この番組の中で木曜日はいちばんおもしろかったと思う。パーソナリティの赤江さんは木曜日、とてもよく笑っていた。

ピエール瀧さんのおもしろさをわたしがわざわざ書かずとも、それを知っている人は多いと思うので省く。

ゆえに、わたしはこれまでたくさんの芸能人が麻薬使用により突然逮捕されてきたけれども、ピエール瀧さんの逮捕がもっとも衝撃であった。

近所で会えば挨拶する仲の人が、ある日何の前触れもなく逮捕されたこととそれは似ている。

さらに驚いたことに現在51歳の瀧さんはコカインを20代から使用していたことを認めているから、実に30年程度の時間、コカインを使用していたことになる(やめていた時期もあっただろうけど)。

非常にうまくいっている人が突然コカインを始めたなら「なんで?」となるが、それほどまでに長い間麻薬漬けになっていたなら、それは人気が出たからといってある日止められるはずはないだろう。癖というものがなかなか治らないように(わたしの抜毛症のように)。

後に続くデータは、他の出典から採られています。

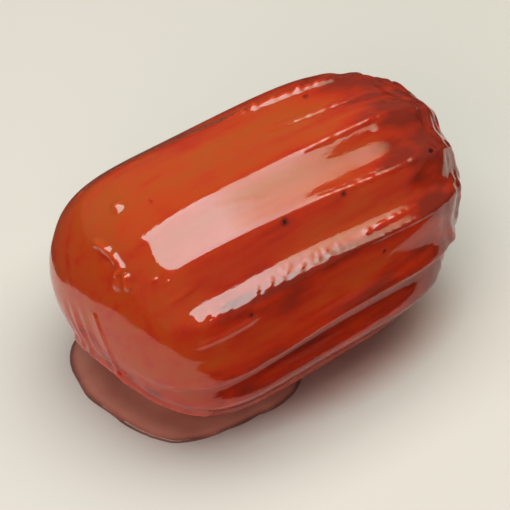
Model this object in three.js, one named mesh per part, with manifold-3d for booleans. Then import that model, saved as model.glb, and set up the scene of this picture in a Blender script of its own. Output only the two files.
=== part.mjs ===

そしてそれだけ長期にわたって麻薬漬けになっていたのなら、更生への道は想像以上に大変だろうし、そもそも体への影響はいかばかりか、と気になる。だって何十年も使用しているんでしょう??

実際問題、健康状態はどうだったのだろうか。

もしも、麻薬が彼の体内にわかりやすい悪影響を与えていないなら(だって彼は逮捕当日にも奇異な行動は見られず撮影を精力的に仕事をこなしていると報道されている)一体麻薬とはなんだろう、という話にも発展する。発展するのだが、これはわたしのなかでは非常に大きな疑問だが、この疑問を同じように持っている人に今のところ出会っていないので(なぜだ?)、わたしだけが拘泥しているのかもしれない。コカインによって瀧さんの何が壊されたのか、わたしは知りたいのである。

TBSラジオはファミリーみたいな会社なので、瀧さん逮捕が与えたものはあまりにも大きかった。逮捕時わたしは既に離職していたが、それでもわたしはこのニュースを聞いた当初、彼の闇に気付いてあげられなかった自分を悔やんだ(気付ける距離でも関係性でもないのに)。同じ番組のプロデューサーやディレクターならなおさら、この気持ちを抱いたのではないだろうか。

追い詰められているならば、それを緩和する何かを自分は与えられなかったか、とか。薬を止めたい、でも止められない、自分は病気なのに病気だと言えない、そういうものに、たった一人で向き合い続けてきたのか、とか。色々色々妄想した。妄想は簡単に膨らんでゆく。